Given problem ▸ Write out the data below in full. Keep it exact.

Information provided ▸
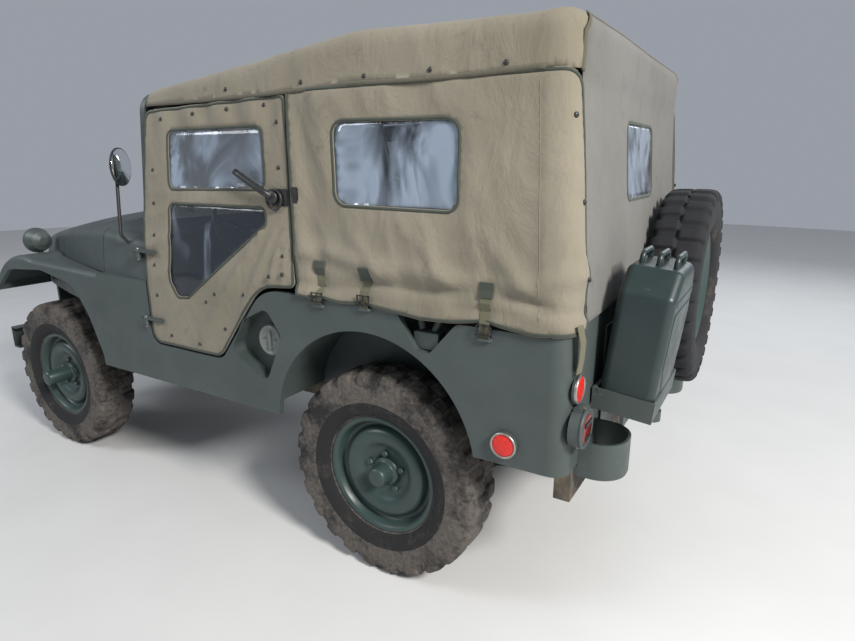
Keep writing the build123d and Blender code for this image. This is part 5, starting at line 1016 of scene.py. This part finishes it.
# distance outward, radius
TYRE_WALL = ((0.0605, 0.2046), (0.0665, 0.2225), (0.0760, 0.2300), (0.0868, 0.2560), (0.0918, 0.2900),
             (0.0916, 0.3180), (0.0880, 0.3400), (0.0820, 0.3560), (0.0740, 0.3670), (0.0600, 0.3712),
             (0.0400, 0.3722), (0.0200, 0.3726), (0.0, 0.3728))
WALL_FROM = 0.070
WALL_CLEAN_R = 0.285
BAR_H = 0.0135
ROAD_BARS = 24
SPARE_BARS = 32
BAR_SHARE = 0.56
ROAD_WHEELS = (("front_left", 1), ("front_right", -1), ("rear_left", 1), ("rear_right", -1))


def wall_curve(steps=3):
    """Smooth half section of a tyre from its bead to its middle."""
    places = [Vector(row) for row in TYRE_WALL]
    out = []
    for index, (b, c) in enumerate(zip(places, places[1:])):
        a, d = places[max(0, index - 1)], places[min(len(places) - 1, index + 2)]
        for step in range(steps):
            t = step / steps
            out.append(0.5 * (2.0 * b + (c - a) * t + (2.0 * a - 5.0 * b + 4.0 * c - d) * t * t
                              + (3.0 * b - a - 3.0 * c + d) * t ** 3))
    return out + [places[-1]]


def bar_height(angle, outward, radius, bars):
    """Share of the bar's height at a place on the tread: square-shouldered bars in two staggered rows."""
    shift = 0.5 if outward > 0.0 else 0.0
    across = abs((angle * bars / (2.0 * math.pi) - shift + 0.5) % 1.0 - 0.5) / (0.5 * BAR_SHARE)
    return (1.0 - smooth(across, 0.86, 1.12)) * smooth(abs(outward), 0.0015, 0.0055) * smooth(radius, 0.338, 0.352)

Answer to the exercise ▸
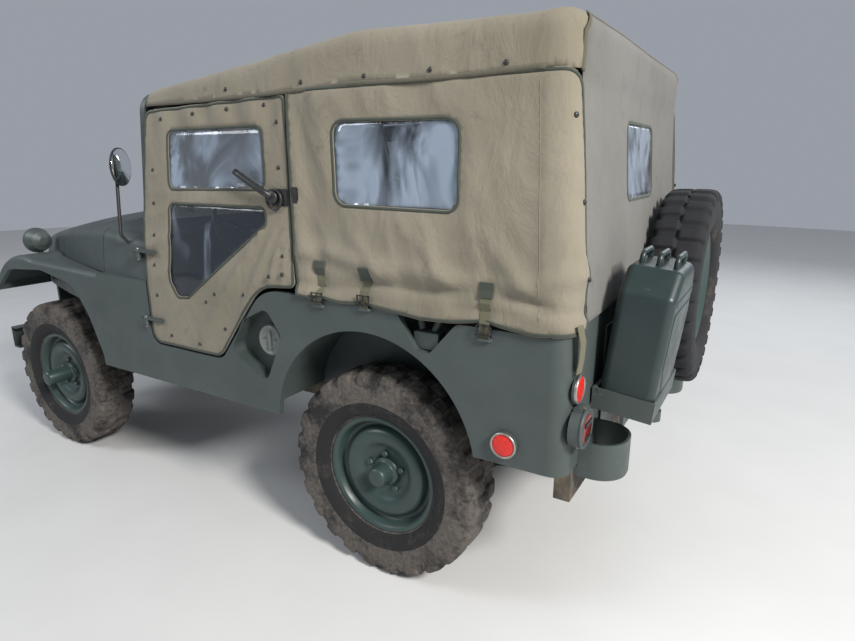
Keep writing the build123d and Blender code for this image. This is part 5, starting at line 1016 of scene.py. This part finishes it.
# distance outward, radius
TYRE_WALL = ((0.0605, 0.2046), (0.0665, 0.2225), (0.0760, 0.2300), (0.0868, 0.2560), (0.0918, 0.2900),
             (0.0916, 0.3180), (0.0880, 0.3400), (0.0820, 0.3560), (0.0740, 0.3670), (0.0600, 0.3712),
             (0.0400, 0.3722), (0.0200, 0.3726), (0.0, 0.3728))
WALL_FROM = 0.070
WALL_CLEAN_R = 0.285
BAR_H = 0.0135
ROAD_BARS = 24
SPARE_BARS = 32
BAR_SHARE = 0.56
ROAD_WHEELS = (("front_left", 1), ("front_right", -1), ("rear_left", 1), ("rear_right", -1))


def wall_curve(steps=3):
    """Smooth half section of a tyre from its bead to its middle."""
    places = [Vector(row) for row in TYRE_WALL]
    out = []
    for index, (b, c) in enumerate(zip(places, places[1:])):
        a, d = places[max(0, index - 1)], places[min(len(places) - 1, index + 2)]
        for step in range(steps):
            t = step / steps
            out.append(0.5 * (2.0 * b + (c - a) * t + (2.0 * a - 5.0 * b + 4.0 * c - d) * t * t
                              + (3.0 * b - a - 3.0 * c + d) * t ** 3))
    return out + [places[-1]]


def bar_height(angle, outward, radius, bars):
    """Share of the bar's height at a place on the tread: square-shouldered bars in two staggered rows."""
    shift = 0.5 if outward > 0.0 else 0.0
    across = abs((angle * bars / (2.0 * math.pi) - shift + 0.5) % 1.0 - 0.5) / (0.5 * BAR_SHARE)
    return (1.0 - smooth(across, 0.86, 1.12)) * smooth(abs(outward), 0.0015, 0.0055) * smooth(radius, 0.338, 0.352)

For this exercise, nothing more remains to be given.